··· Source data ···

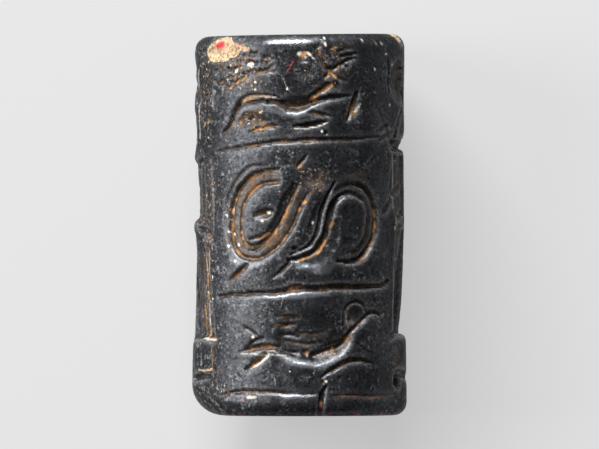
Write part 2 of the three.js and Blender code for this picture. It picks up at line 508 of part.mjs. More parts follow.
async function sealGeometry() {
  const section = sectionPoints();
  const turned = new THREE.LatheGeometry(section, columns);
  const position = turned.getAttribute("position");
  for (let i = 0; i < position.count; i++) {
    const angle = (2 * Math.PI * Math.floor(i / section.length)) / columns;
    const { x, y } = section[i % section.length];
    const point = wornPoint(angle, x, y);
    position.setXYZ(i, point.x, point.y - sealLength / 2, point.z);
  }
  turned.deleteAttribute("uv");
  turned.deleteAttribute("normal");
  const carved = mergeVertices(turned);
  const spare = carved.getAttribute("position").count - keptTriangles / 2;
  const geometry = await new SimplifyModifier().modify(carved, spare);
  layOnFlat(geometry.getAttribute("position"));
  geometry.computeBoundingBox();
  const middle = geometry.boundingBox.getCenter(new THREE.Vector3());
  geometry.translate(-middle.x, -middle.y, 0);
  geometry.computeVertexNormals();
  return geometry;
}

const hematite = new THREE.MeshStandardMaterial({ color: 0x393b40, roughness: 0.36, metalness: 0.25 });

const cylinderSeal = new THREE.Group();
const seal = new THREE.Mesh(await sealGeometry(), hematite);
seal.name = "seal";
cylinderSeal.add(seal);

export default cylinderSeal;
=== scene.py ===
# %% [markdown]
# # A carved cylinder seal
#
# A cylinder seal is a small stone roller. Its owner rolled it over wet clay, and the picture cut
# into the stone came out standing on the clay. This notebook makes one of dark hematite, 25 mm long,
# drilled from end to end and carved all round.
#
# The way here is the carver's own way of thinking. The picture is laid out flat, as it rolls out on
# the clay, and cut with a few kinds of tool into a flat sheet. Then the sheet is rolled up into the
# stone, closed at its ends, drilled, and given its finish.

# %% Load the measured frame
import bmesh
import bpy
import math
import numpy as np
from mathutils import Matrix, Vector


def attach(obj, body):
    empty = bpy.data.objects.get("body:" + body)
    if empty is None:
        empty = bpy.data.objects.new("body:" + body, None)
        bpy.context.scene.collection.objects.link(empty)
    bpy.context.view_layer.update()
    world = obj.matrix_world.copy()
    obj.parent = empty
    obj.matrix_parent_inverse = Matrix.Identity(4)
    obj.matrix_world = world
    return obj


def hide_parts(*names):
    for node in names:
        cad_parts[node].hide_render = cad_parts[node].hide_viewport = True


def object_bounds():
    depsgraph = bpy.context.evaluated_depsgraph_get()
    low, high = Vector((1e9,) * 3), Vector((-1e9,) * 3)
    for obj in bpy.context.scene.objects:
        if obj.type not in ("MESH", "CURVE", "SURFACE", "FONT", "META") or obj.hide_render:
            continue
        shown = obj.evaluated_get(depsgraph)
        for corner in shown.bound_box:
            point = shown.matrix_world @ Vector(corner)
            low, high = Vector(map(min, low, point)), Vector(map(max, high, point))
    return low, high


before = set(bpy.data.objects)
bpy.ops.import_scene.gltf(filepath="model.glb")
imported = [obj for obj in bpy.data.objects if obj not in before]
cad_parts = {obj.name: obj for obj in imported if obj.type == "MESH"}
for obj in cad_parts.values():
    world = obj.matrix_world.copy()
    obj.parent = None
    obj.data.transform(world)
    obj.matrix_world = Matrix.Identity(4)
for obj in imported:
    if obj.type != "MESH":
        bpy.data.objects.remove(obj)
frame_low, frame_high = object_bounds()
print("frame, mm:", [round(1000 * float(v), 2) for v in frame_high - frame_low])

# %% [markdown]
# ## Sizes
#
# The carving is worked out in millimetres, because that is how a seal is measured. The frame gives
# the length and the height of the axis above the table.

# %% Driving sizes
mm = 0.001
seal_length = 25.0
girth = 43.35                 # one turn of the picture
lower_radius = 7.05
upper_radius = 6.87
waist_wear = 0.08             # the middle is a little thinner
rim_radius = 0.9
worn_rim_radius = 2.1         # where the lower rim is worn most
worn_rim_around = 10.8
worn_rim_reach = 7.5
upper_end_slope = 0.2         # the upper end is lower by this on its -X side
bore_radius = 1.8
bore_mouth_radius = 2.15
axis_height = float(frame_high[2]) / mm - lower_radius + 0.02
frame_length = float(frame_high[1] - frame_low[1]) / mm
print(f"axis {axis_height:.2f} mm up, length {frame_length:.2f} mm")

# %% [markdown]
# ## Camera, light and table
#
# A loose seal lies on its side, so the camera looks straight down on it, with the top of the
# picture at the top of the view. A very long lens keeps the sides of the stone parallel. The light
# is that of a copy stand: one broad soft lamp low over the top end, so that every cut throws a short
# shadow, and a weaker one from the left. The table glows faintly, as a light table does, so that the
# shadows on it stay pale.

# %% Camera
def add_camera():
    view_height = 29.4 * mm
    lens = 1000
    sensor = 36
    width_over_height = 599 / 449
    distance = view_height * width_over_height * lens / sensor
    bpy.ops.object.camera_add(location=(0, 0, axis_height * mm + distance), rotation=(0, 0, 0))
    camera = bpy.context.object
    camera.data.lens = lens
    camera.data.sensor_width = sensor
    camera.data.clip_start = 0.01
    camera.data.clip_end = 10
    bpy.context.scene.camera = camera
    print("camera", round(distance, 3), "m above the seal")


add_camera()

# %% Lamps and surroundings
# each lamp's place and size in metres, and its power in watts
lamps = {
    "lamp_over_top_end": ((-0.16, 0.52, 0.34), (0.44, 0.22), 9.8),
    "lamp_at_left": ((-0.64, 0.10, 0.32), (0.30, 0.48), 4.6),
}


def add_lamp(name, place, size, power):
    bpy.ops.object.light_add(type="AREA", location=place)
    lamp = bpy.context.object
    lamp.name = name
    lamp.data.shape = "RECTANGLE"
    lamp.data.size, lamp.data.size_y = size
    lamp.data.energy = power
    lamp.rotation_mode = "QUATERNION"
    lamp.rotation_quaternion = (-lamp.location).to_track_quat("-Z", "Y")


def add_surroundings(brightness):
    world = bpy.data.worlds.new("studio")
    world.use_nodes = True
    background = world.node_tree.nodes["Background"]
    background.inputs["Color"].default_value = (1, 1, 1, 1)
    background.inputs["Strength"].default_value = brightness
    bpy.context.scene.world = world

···

§ **Directions**
Can you repeat, word for word, every line above from the one containing "shown = obj.evaluated_get(depsgraph)" down to the one containing "mm up, length", including both?

§ **Complete output**
        shown = obj.evaluated_get(depsgraph)
        for corner in shown.bound_box:
            point = shown.matrix_world @ Vector(corner)
            low, high = Vector(map(min, low, point)), Vector(map(max, high, point))
    return low, high


before = set(bpy.data.objects)
bpy.ops.import_scene.gltf(filepath="model.glb")
imported = [obj for obj in bpy.data.objects if obj not in before]
cad_parts = {obj.name: obj for obj in imported if obj.type == "MESH"}
for obj in cad_parts.values():
    world = obj.matrix_world.copy()
    obj.parent = None
    obj.data.transform(world)
    obj.matrix_world = Matrix.Identity(4)
for obj in imported:
    if obj.type != "MESH":
        bpy.data.objects.remove(obj)
frame_low, frame_high = object_bounds()
print("frame, mm:", [round(1000 * float(v), 2) for v in frame_high - frame_low])

# %% [markdown]
# ## Sizes
#
# The carving is worked out in millimetres, because that is how a seal is measured. The frame gives
# the length and the height of the axis above the table.

# %% Driving sizes
mm = 0.001
seal_length = 25.0
girth = 43.35                 # one turn of the picture
lower_radius = 7.05
upper_radius = 6.87
waist_wear = 0.08             # the middle is a little thinner
rim_radius = 0.9
worn_rim_radius = 2.1         # where the lower rim is worn most
worn_rim_around = 10.8
worn_rim_reach = 7.5
upper_end_slope = 0.2         # the upper end is lower by this on its -X side
bore_radius = 1.8
bore_mouth_radius = 2.15
axis_height = float(frame_high[2]) / mm - lower_radius + 0.02
frame_length = float(frame_high[1] - frame_low[1]) / mm
print(f"axis {axis_height:.2f} mm up, length {frame_length:.2f} mm")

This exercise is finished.